(CAD and scene scripts)
┌──
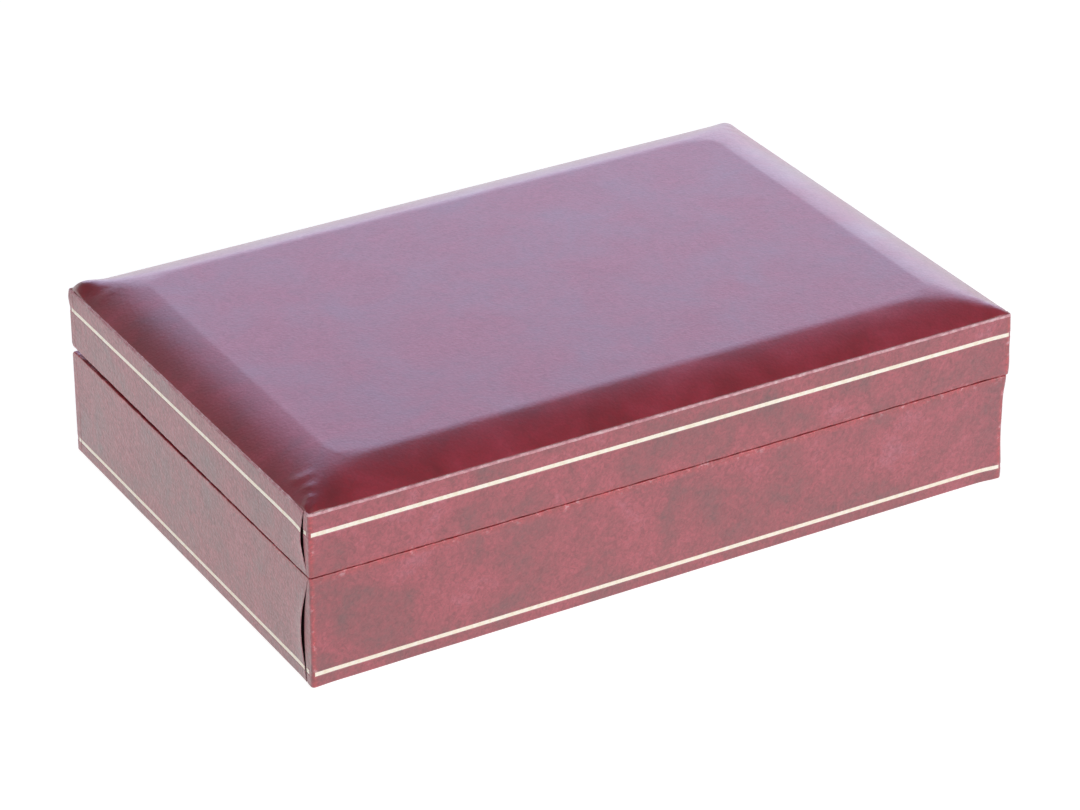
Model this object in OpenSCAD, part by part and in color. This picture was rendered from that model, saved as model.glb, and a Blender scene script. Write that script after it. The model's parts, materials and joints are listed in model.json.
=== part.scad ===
// Covered stationery box: a shallow base and a lid with a bevelled, cushion-shaped top, joined along the rear by
// two small butt hinges. Both are wooden trays covered in leatherette strips with a gilt line, and lined.
// The origin is the middle of the underside. X runs along the length, -Y is the front, and the hinges are at +Y.
// The lid is drawn as a base turned upside down over the seam, so both share the modules for a tray.

/* [Case] */
// Length of the lid, end to end
case_l = 250; // [200:1:320]
// Depth of the case, front to rear
case_w = 166; // [130:1:230]
// Height of the middle of the seam between base and lid
seam_z = 37.5; // [28:0.5:60]
// Height of the lid's upright side, from the middle of the seam
lid_side_h = 21.6; // [19:0.2:40]
// How far the lid stands past the base at the right-hand end
lid_overhang = 1.2; // [0:0.1:2]
// Radius of the upright corners
corner_r = 1.2; // [1:0.1:3]

/* [Seam] */
// Gap between the two rims at the front
seam_front = 0.3; // [0.2:0.1:1]
// Gap between the two rims at the rear, which the hinge leaves hold open
seam_rear = 1.7; // [1.5:0.1:2.6]
// Bevel along the rear edge of each rim, where the lid comes to rest when open
rear_bevel = 1.5; // [1:0.1:1.8]

/* [Lid top] */
// Rise of the bevels from the lid's side to its flat panel
bevel_rise = 5.7; // [3:0.1:8]
// Width of the bevels along the front and the rear
bevel_side = 16.5; // [12:0.5:24]
// Width of the bevels at the two ends
bevel_end = 18.5; // [12:0.5:26]
// Radius of the bevels' rounded face, seen from the end
bevel_round = 50; // [30:1:120]
// Ledge where the raw edge of the side strips shows round the top covering
strip_ledge = 0.35; // [0.1:0.05:0.5]
// Height of the top board's upright edge, above the lid's walls
top_board_edge = 6; // [4:0.5:9]

/* [Walls and board] */
// Thickness of the wooden walls
wall_t = 6; // [5:0.5:10]
// Thickness of the base's bottom board
board_t = 3.5; // [2.5:0.5:6]

/* [Covering] */
// Thickness of the leatherette
cover_t = 0.6; // [0.5:0.1:1]
// How far the strips are turned under the base
turn_under = 7; // [5:0.5:9]
// How far the strips are turned down inside the rims
turn_in = 4; // [3:0.5:8]
// How far the front and rear strips wrap round onto the ends
wrap = 4; // [2:0.5:10]
// Gap between a wrapped strip and the end strip beside it
strip_gap = 0.3; // [0.2:0.1:0.8]

/* [Gilt lines] */
// Width of the gilt line
gilt_w = 1; // [0.6:0.1:2]
// Depth of the groove that the line is pressed into
gilt_depth = 0.18; // [0.1:0.02:0.3]
// How far the gilt lies below the leatherette round it
gilt_sink = 0.04; // [0.02:0.01:0.06]
// Height of the middle of the base's line above the underside
base_gilt_z = 4.45; // [2:0.05:12]
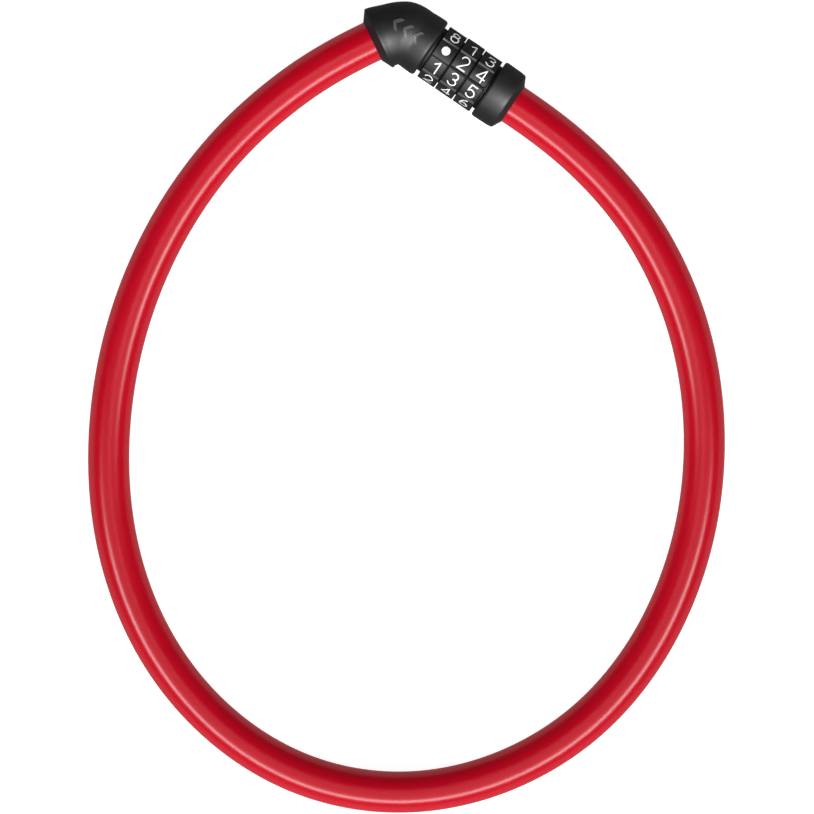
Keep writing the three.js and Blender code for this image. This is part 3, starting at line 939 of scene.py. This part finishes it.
def make_fill():
    """A soft fill over the upper part of the picture, which leaves no highlight."""
    data = bpy.data.lights.new("fill", "SPOT")
    data.spot_size = math.radians(FILL_SPOT_DEG)
    data.spot_blend = 1.0
    data.shadow_soft_size = FILL_SOURCE_R
    data.energy = FILL_WATTS
    fill = bpy.data.objects.new("fill", data)
    scene.collection.objects.link(fill)
    up = Vector((-math.sin(VIEW_TURN), math.cos(VIEW_TURN), 0))
    fill.location = VIEW_AIM + up * FILL_UP_PICTURE + Vector((0, 0, FILL_HEIGHT))
    fill.visible_glossy = False


FLOOR_SIZE = 40
FLOOR_GREY = 0.5
FLOOR_GLOW = 0.9
FLOOR_GLOW_IN_GLOSS = 0.22  # what a shiny surface sees of the floor


def make_floor():
    """A white floor that glows, so that it stays white beside the lock, but mirrors dimly."""
    bpy.ops.mesh.primitive_plane_add(size=FLOOR_SIZE, location=(0, 0, 0))
    floor = bpy.context.object
    floor.name = "floor"
    material = bpy.data.materials.new("floor")
    material.use_nodes = True
    shader = Shader(material.node_tree)
    white = (1, 1, 1, 1)
    grey = (FLOOR_GREY, FLOOR_GREY, FLOOR_GREY, 1)
    card = shader.add("ShaderNodeBsdfDiffuse", Color=grey)
    glow = shader.add("ShaderNodeEmission", Color=white, Strength=FLOOR_GLOW)
    both = shader.add("ShaderNodeAddShader")
    shader.feed(both.inputs[0], card.outputs[0])
    shader.feed(both.inputs[1], glow.outputs[0])
    dim = shader.add("ShaderNodeEmission", Color=white, Strength=FLOOR_GLOW_IN_GLOSS)
    choose = shader.add("ShaderNodeMixShader")
    glossy = shader.add("ShaderNodeLightPath").outputs["Is Glossy Ray"]
    shader.feed(choose.inputs[0], glossy)
    shader.feed(choose.inputs[1], both.outputs[0])
    shader.feed(choose.inputs[2], dim.outputs[0])
    output = shader.add("ShaderNodeOutputMaterial")
    shader.feed(output.inputs["Surface"], choose.outputs[0])
    floor.data.materials.append(material)


make_world()
make_softbox()
make_fill()
make_floor()
scene.view_settings.view_transform = "Standard"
└──
(Task description): Set down verbatim only the lines between the start of the data above and the line with "board_t = 3.5; // [2.5:0.5:6]", both boundaries included.

(Written reply):
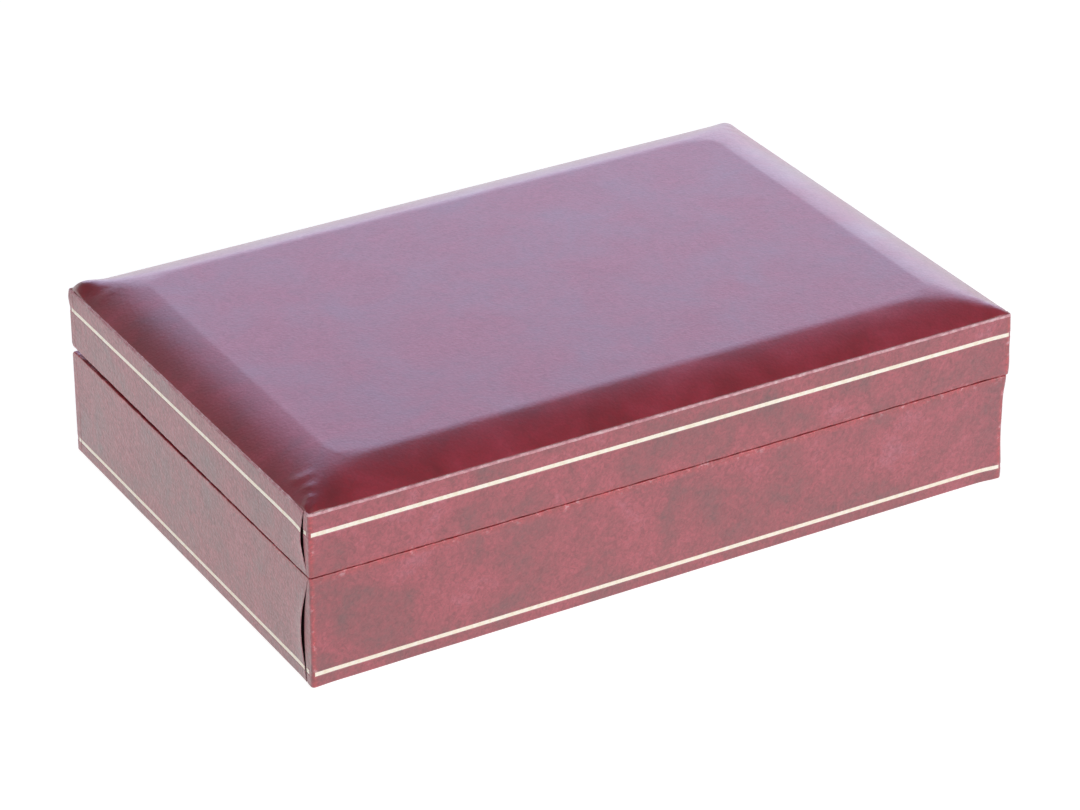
Model this object in OpenSCAD, part by part and in color. This picture was rendered from that model, saved as model.glb, and a Blender scene script. Write that script after it. The model's parts, materials and joints are listed in model.json.
=== part.scad ===
// Covered stationery box: a shallow base and a lid with a bevelled, cushion-shaped top, joined along the rear by
// two small butt hinges. Both are wooden trays covered in leatherette strips with a gilt line, and lined.
// The origin is the middle of the underside. X runs along the length, -Y is the front, and the hinges are at +Y.
// The lid is drawn as a base turned upside down over the seam, so both share the modules for a tray.

/* [Case] */
// Length of the lid, end to end
case_l = 250; // [200:1:320]
// Depth of the case, front to rear
case_w = 166; // [130:1:230]
// Height of the middle of the seam between base and lid
seam_z = 37.5; // [28:0.5:60]
// Height of the lid's upright side, from the middle of the seam
lid_side_h = 21.6; // [19:0.2:40]
// How far the lid stands past the base at the right-hand end
lid_overhang = 1.2; // [0:0.1:2]
// Radius of the upright corners
corner_r = 1.2; // [1:0.1:3]

/* [Seam] */
// Gap between the two rims at the front
seam_front = 0.3; // [0.2:0.1:1]
// Gap between the two rims at the rear, which the hinge leaves hold open
seam_rear = 1.7; // [1.5:0.1:2.6]
// Bevel along the rear edge of each rim, where the lid comes to rest when open
rear_bevel = 1.5; // [1:0.1:1.8]

/* [Lid top] */
// Rise of the bevels from the lid's side to its flat panel
bevel_rise = 5.7; // [3:0.1:8]
// Width of the bevels along the front and the rear
bevel_side = 16.5; // [12:0.5:24]
// Width of the bevels at the two ends
bevel_end = 18.5; // [12:0.5:26]
// Radius of the bevels' rounded face, seen from the end
bevel_round = 50; // [30:1:120]
// Ledge where the raw edge of the side strips shows round the top covering
strip_ledge = 0.35; // [0.1:0.05:0.5]
// Height of the top board's upright edge, above the lid's walls
top_board_edge = 6; // [4:0.5:9]

/* [Walls and board] */
// Thickness of the wooden walls
wall_t = 6; // [5:0.5:10]
// Thickness of the base's bottom board
board_t = 3.5; // [2.5:0.5:6]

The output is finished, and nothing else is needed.